We have had a number of meetings with Tim Weatherhill to find ways of supporting the tree planting initiatives within the City.
We have responded to three important consultations during the year. In October we published a detailed response to the Government’s proposals to seriously weaken the planning system in England. In February we commented on the Council’s Urban Forestry Strategy and this last month we responded to a Council consultation on the draft Statement of Community Involvement. We feel that the council’s plans for future consultation lack ambition.
We have published our views about City Centre South and with the help of Nicola and Civic Voice we have published a consultation survey to obtain wider public views on the City Centre South proposed development. We are awaiting its completion and will publish the results as soon as we have them.
We have maintained our monitoring of planning issues and requests and regularly publish the most important or controversial of these and bring them to the attention of our members and to the wider public in a simplified as way as possible including links directly to the plans involved. This is a valuable service produced by the Coventry Society.
We have expressed concerns and opinions on a number of issues during the year. The virus has significantly and possibly permanently changed the shopping habits of the population. It has speeded up the already growing trend towards on line shopping, so we have to also change our vision of the City Centre. Debenhams is closed, Ikea has gone BHS is still empty and with the possibility of student numbers also dropping we could also be faced with empty student accommodation blocks in the City Centre too. It is therefore important that the City Centre South development, the largest development since the 1950s, is subjected to proper consultation and scrutiny, with 1500 dwellings proposed this is more residential than retail and entertainment. We have always campaigned for more residential in the Centre but the current plan does not include provision for affordable housing either for sale or rent. Some of the buildings are much taller than those in the area and we have a number of important and valuable artworks that are not properly accounted for in their current plans.
We are concerned that a Grade Two listing has seemed to offer no protection from inappropriate additions requiring damage to St Mary’s Guild Hall and the virtual destruction of the Architects building and courtyard also developments attempting to encroach upon Conservation Areas such as that which requires the demolition of the former Paris cinema.
Increasingly, we are being asked to give our opinion on projects within the City, most recently being invited to attend meetings regarding the design and finished appearance of the Station.
Our Blue plaque scheme is a valuable resource as it is a reminder that Coventry had, and still has, many talented and famous citizens and that they are all ‘one of us’. They are a useful guide to the City heritage for students and other visitors to Coventry.
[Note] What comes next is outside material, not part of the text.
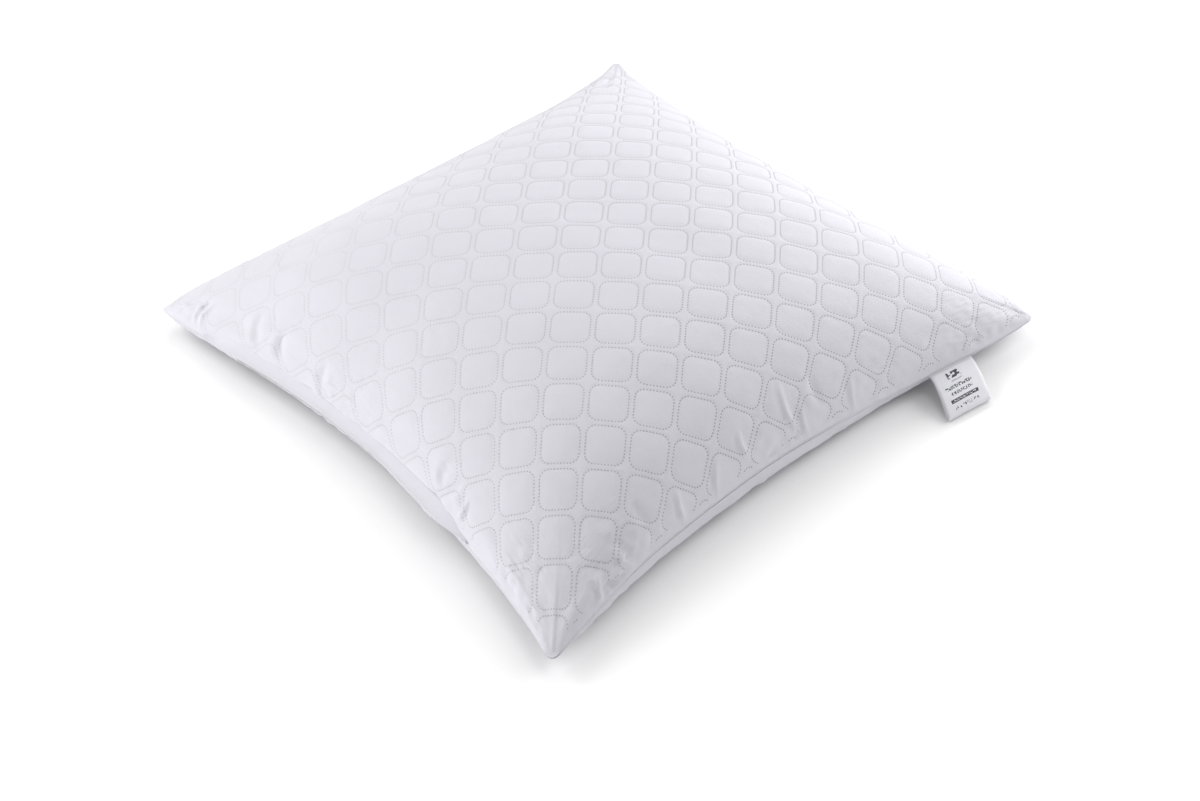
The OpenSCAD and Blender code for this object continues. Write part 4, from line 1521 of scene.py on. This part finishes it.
# ---------------------------------------------------------------------------------------------
# The room
# ---------------------------------------------------------------------------------------------
@dataclass
class Studio:
    """A plain white floor, soft light and the camera."""

    lens: float = 57.96
    azimuth: float = math.radians(50.75)
    elevation: float = math.radians(41.04)
    roll: float = math.radians(-3.03)
    target: tuple[float, float, float] = (0.0941, -0.0694, 0.0)
    distance: float = 2.0069
    sensor: float = 36.0
    aim: tuple[float, float, float] = (0.0, 0.0, 0.05)
    shadow_reach: float = 0.30
    floor_reach: float = 8.0
    lamps: tuple[tuple[str, float, float, float, float], ...] = (
        ("left", 72.0, 35.0, 1.3, 30.0),
        ("front_left", 135.0, 14.0, 1.3, 19.0),
        ("back", 0.0, 52.0, 1.3, 10.0),
        ("back_right", 315.0, 14.0, 1.3, 31.0),
        ("right", 270.0, 35.0, 1.3, 18.5),
        ("above", 225.0, 62.0, 1.3, 8.0))

    def camera(self) -> None:
        """Places the camera by its turn about the target."""
        sin_a, cos_a = math.sin(self.azimuth), math.cos(self.azimuth)
        sin_e, cos_e = math.sin(self.elevation), math.cos(self.elevation)
        back = Vector((sin_a * cos_e, -cos_a * cos_e, sin_e))
        right = Vector((cos_a, sin_a, 0.0))
        up = back.cross(right)
        right_r = right * math.cos(self.roll) + up * math.sin(self.roll)
        up_r = up * math.cos(self.roll) - right * math.sin(self.roll)
        data = bpy.data.cameras.new("camera")
        data.sensor_width = self.sensor
        data.lens = self.lens
        camera = bpy.data.objects.new("camera", data)
        bpy.context.scene.collection.objects.link(camera)
        turn = Matrix((right_r, up_r, back)).transposed().to_4x4()
        camera.matrix_world = Matrix.Translation(Vector(self.target) + back * self.distance) @ turn
        bpy.context.scene.camera = camera

    def area_light(self, name: str, place: Sequence[float], size: float, power: float) -> None:
        """One square soft light, turned towards the pillow's middle."""
        data = bpy.data.lights.new(name, "AREA")
        data.shape = "SQUARE"
        data.size = size
        data.energy = power
        light = bpy.data.objects.new(name, data)
        light.location = place
        light.rotation_euler = (Vector(place) - Vector(self.aim)).to_track_quat("Z", "Y").to_euler()
        bpy.context.scene.collection.objects.link(light)

    def lights(self) -> None:
        """Six large soft lamps round the pillow, in front of a plain white backdrop."""
        world = bpy.data.worlds.new("studio")
        world.use_nodes = True
        sky = world.node_tree.nodes["Background"]
        sky.inputs["Color"].default_value = (1.0, 1.0, 1.0, 1.0)
        bench = NodeBench(world.node_tree)
        seen = bench.add("ShaderNodeLightPath").outputs["Is Camera Ray"]
        bench.tree.links.new(bench.math("MULTIPLY_ADD", seen, 1.0, 0.01), sky.inputs["Strength"])
        bpy.context.scene.world = world
        for name, turn, rise, size, power in self.lamps:
            self.area_light(name, self.lamp_place(turn, rise), size, power)

    def lamp_place(self, turn: float, rise: float, distance: float = 2.2) -> tuple[float, float, float]:
        """A lamp's place by its turn from straight behind the pillow, leftwards, and its height angle."""
        bearing = self.azimuth + math.radians(90.0 + turn)
        flat = distance * math.cos(math.radians(rise))
        return flat * math.cos(bearing), flat * math.sin(bearing), distance * math.sin(math.radians(rise))

    def floor(self) -> bpy.types.Object:
        """The floor, a wide sheet of white paper that glows, with a painted shadow near the pillow."""
        mat = bpy.data.materials.new("floor_paper")
        mat.use_nodes = True
        shader = mat.node_tree.nodes["Principled BSDF"]
        shader.inputs["Base Color"].default_value = (0.93, 0.93, 0.935, 1.0)
        shader.inputs["Roughness"].default_value = 0.9
        shader.inputs["Specular IOR Level"].default_value = 0.1
        shader.inputs["Emission Color"].default_value = (1.0, 1.0, 1.0, 1.0)
        bench = NodeBench(mat.node_tree)
        # painted shadow: ambient occlusion darkens the floor's colour and glow near the pillow
        open_sky = bench.add("ShaderNodeAmbientOcclusion", {"Distance": self.shadow_reach}).outputs["AO"]
        lit = bench.math("POWER", open_sky, 1.35)
        place = bench.add("ShaderNodeTexCoord").outputs["Object"]
        away = bench.add("ShaderNodeVectorMath", {0: place}, operation="LENGTH").outputs["Value"]
        far = bench.add("ShaderNodeMapRange", {"Value": away, "From Min": 1.2, "From Max": 3.0},
                        interpolation_type="SMOOTHSTEP").outputs[0]
        bench.tree.links.new(bench.math("MULTIPLY_ADD", lit, 0.27, far), shader.inputs["Emission Strength"])
        # painted shadow colour where the floor is hemmed in, paper white in the open
        Finish.tinted(bench, shader, (0.74, 0.74, 0.74), (0.93, 0.93, 0.935), lit)
        reach = self.floor_reach
        corners = np.array([[-reach, -reach, 0], [reach, -reach, 0], [reach, reach, 0], [-reach, reach, 0]])
        return new_mesh_object("floor", corners, [(0, 1, 2, 3)], mat)

    def build(self) -> None:
        """Makes the whole room."""
        bpy.context.scene.view_settings.view_transform = "Standard"
        self.camera()
        self.lights()
        self.floor()


# ---------------------------------------------------------------------------------------------
# The pillow
# ---------------------------------------------------------------------------------------------
def fit_piece(piece: bpy.types.Object, body: Body, slot: str, *nodes: str) -> None:
    """Lets a piece ride on a body, hides the nodes it stands for and logs them, or its slot's name if none.
    """
    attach(piece, body.value)
    if nodes:
        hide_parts(*nodes)
    stands_for = ", ".join(nodes) or slot
    log.info("%s: %d faces on %s for %s", piece.name, len(piece.data.polygons), body.value, stands_for)


@dataclass
class Pillow:
    """The whole pillow: quilted cover, inner pillow, zip and label."""

    form: PillowForm = field(default_factory=PillowForm)
    lattice: QuiltLattice = field(default_factory=QuiltLattice)
    fine_cells: int = 400
    plain_cells: int = 256

    def build(self) -> None:
        """Makes every piece."""
        self.cover = InflatedCover(self.form)
        self.cover.make()
        self.row_tree = path_row_tree()
        self.thread = WovenCloth("thread", (0.84, 0.84, 0.86), (0.74, 0.74, 0.76), 0.3 * MM).material()
        self.fabric = QuiltFabric().material()
        self.panels()
        self.layers()
        self.edge()
        self.zip()
        self.label()

    def creases(self) -> tuple[Crease, ...]:
        """The upper panel's single folds, the sharp ones first."""
        sharp = (((0.278, 0.014), (0.335, 0.016)), ((0.312, 0.027), (0.348, 0.033)),
                 ((0.301, -0.053), (0.326, -0.052)), ((0.312, -0.088), (0.342, -0.098)),
                 ((0.312, -0.144), (0.344, -0.144)), ((0.306, 0.098), (0.342, 0.093)),
                 ((0.324, -0.263), (0.346, -0.266)), ((-0.325, -0.331), (-0.286, -0.315)),
                 ((-0.286, -0.312), (-0.290, -0.342)), ((-0.272, -0.308), (-0.280, -0.344)),
                 ((0.154, -0.338), (0.162, -0.310)))
        far = (((-0.276, 0.222), (-0.290, 0.284)), ((-0.296, 0.262), (-0.312, 0.304)))
        soft = (((0.290, -0.192), (0.325, -0.184)), ((0.310, -0.226), (0.340, -0.212)),
                ((0.290, 0.050), (0.320, 0.055)), ((-0.202, -0.290), (-0.185, -0.328)),
                ((-0.160, -0.295), (-0.146, -0.330)), ((-0.088, -0.298), (-0.073, -0.338)),
                ((0.122, -0.296), (0.118, -0.322)), ((0.120, -0.328), (0.146, -0.303)))
        return (*(Crease(a, b, 3.0 * MM, 1.9 * MM) for a, b in sharp),
                *(Crease(a, b, 4.5 * MM, -3.0 * MM) for a, b in far),
                *(Crease(a, b, 6.0 * MM, -1.6 * MM) for a, b in soft))

    def panels(self) -> None:
        """The two quilted panels and their weld points."""
        dot_finish = WeldedDot().material()
        dots = weld_dot_tree()
        for face, cells, seed in ((Face.UPPER, self.fine_cells, 11), (Face.LOWER, self.plain_cells, 23)):
            creases = self.creases() if face is Face.UPPER else ()
            wrinkles = Wrinkles(self.form, seed, creases)
            maker = QuiltedPanel(self.cover, self.lattice, wrinkles, face, cells)
            panel = maker.build(self.fabric)
            outer = np.zeros(len(panel.data.vertices))
            outer[:(cells + 1) ** 2] = 1.0
            add_number(panel, "outer", outer)
            margin = 10.0 * MM if face is Face.UPPER else 24.0 * MM
            name = f"{face.prefix}_weld_dots"
            points = WeldDots(self.lattice, margin).build(dots, panel, name, dot_finish)
            fit_piece(panel, Body.PILLOW, "face_fabric", f"{face.prefix}_face")
            fit_piece(points, Body.PILLOW, "face_fabric")

    def layers(self) -> None:
        """The wadding, the backing, the inner pillow's casing and its filling."""
        wadding = LooseFibre("wadding").material()
        backing = WovenCloth("backing", thread=0.8 * MM).material()
        casing = WovenCloth("casing", thread=0.6 * MM).material()
        fibre = LooseFibre("fibre").material()
        for face in Face:
            name = face.prefix
            rows = [
                (HiddenLayer(self.cover, face, f"{name}_wadding_layer", f"{name}_wadding", "wadding",
                             6.2 * MM, 7.4 * MM, 0.018), wadding),
                (HiddenLayer(self.cover, face, f"{name}_backing_layer", f"{name}_backing", "backing",
                             7.6 * MM, 8.0 * MM, 0.018), backing),
                (HiddenLayer(self.cover, face, f"casing_{name}_layer", f"casing_{name}", "casing",
                             9.4 * MM, 9.9 * MM, 0.022), casing)]
            for layer, material in rows:
                piece = layer.build(material)
                fit_piece(piece, Body.PILLOW, layer.slot, layer.node)
        axis = np.linspace(-1.0, 1.0, 41) * (1.0 - 0.026 / self.form.half)
        core = closed_between("filling", self.cover.beneath(Face.UPPER, axis, axis, 11.0 * MM),
                              self.cover.beneath(Face.LOWER, axis, axis, 11.0 * MM), fibre)
        fit_piece(core, Body.PILLOW, "fibre", "fill_core")

    def edge(self) -> None:
        """The seam allowance between the panels."""
        zipper = HiddenZip(self.cover)
        gap = 11.0 * MM
        half = self.form.half
        cloth = WovenCloth("seam_tape", thread=0.6 * MM).material()
        band = EdgeSeam(self.cover).build((zipper.last + gap) / half, (zipper.first - gap) / half, cloth)
        fit_piece(band, Body.PILLOW, "seam_tape", "edge_seam")

    def zip(self) -> None:
        """The zip's coil, lip, slider and pull tab, and the finish of its tapes."""
        zipper = HiddenZip(self.cover)
        coil = NylonCoil().material()
        metal = EnamelMetal().material()
        tape = WovenCloth("zip_tape", thread=0.7 * MM).material()
        fit_piece(zipper.coil(self.row_tree, True, coil), Body.PILLOW, "zip_coil", "zip_coil_upper")
        fit_piece(zipper.coil(self.row_tree, False, coil), Body.PILLOW, "zip_coil", "zip_coil_lower")
        fit_piece(zipper.lip(self.fabric), Body.PILLOW, "face_fabric", "zip_lip")
        fit_piece(zipper.lip_stitches(self.row_tree, self.thread), Body.PILLOW, "face_fabric")
        for node, name, bevel, body in (("zip_stop_closed", "zip_stop_closed_crimp", 0.25, Body.PILLOW),
                                        ("zip_stop_open", "zip_stop_open_crimp", 0.25, Body.PILLOW),
                                        ("zip_slider", "zip_slider_body", 0.22, Body.SLIDER),
                                        ("zip_pull", "zip_pull_tab", 0.22, Body.PULL)):
            fit_piece(bevelled_node(node, name, bevel * MM, metal), body, "zip_metal", node)
        for node in ("zip_tape_upper", "zip_tape_lower"):
            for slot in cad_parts[node].material_slots:
                slot.material = tape

    def label(self) -> None:
        """The loop label and its sewn-in tail."""
        fields = (
            PrintBox(0.30, 0.62, 0.10, 0.26, 9.0, 0.55), PrintBox(0.34, 0.60, 0.31, 0.345, 60.0, 0.4),
            PrintBox(0.14, 0.76, 0.42, 0.50, 42.0, 0.5), PrintBox(0.22, 0.72, 0.56, 0.63, 42.0, 0.5),
            PrintBox(0.16, 0.80, 0.71, 0.79), PrintBox(0.20, 0.76, 0.87, 0.94, 26.0, 0.25))
        pale = (PrintBox(0.20, 0.76, 0.73, 0.77, 46.0, 0.3),)
        ribbon = SatinRibbon(fields=fields, knocked_out=pale).material()
        label = LoopLabel(self.form)
        loop = label.build(ribbon)
        fit_piece(loop, Body.LABEL, "ribbon", "label_loop")
        plain = WovenCloth("label_tail_ribbon", (0.83, 0.83, 0.85), (0.76, 0.76, 0.78), 0.4 * MM).material()
        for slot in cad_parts["label_tail"].material_slots:
            slot.material = plain


def main() -> None:
    """Builds the pillow and the room."""
    logging.basicConfig(level=logging.INFO, format="%(message)s")
    Pillow().build()
    Studio().build()


if __name__ == "__main__":
    main()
We have a number of requests and suggestions for new plaques which will be considered as soon as Covid and our budget permit.
The care of our public art continues to be of concern. It cannot be the case that decisions regarding display are left up to developers. As far as twentieth century public art is concerned The Twentieth Century Society has the advantage of being a statuary consultee and I have been liaising with them regarding the artworks which will be involved in the City Centre South project. Nevertheless, art which is kept in a warehouse is no longer public art and we are continually seeking answers to when many of our ‘stored’ artworks can be displayed again.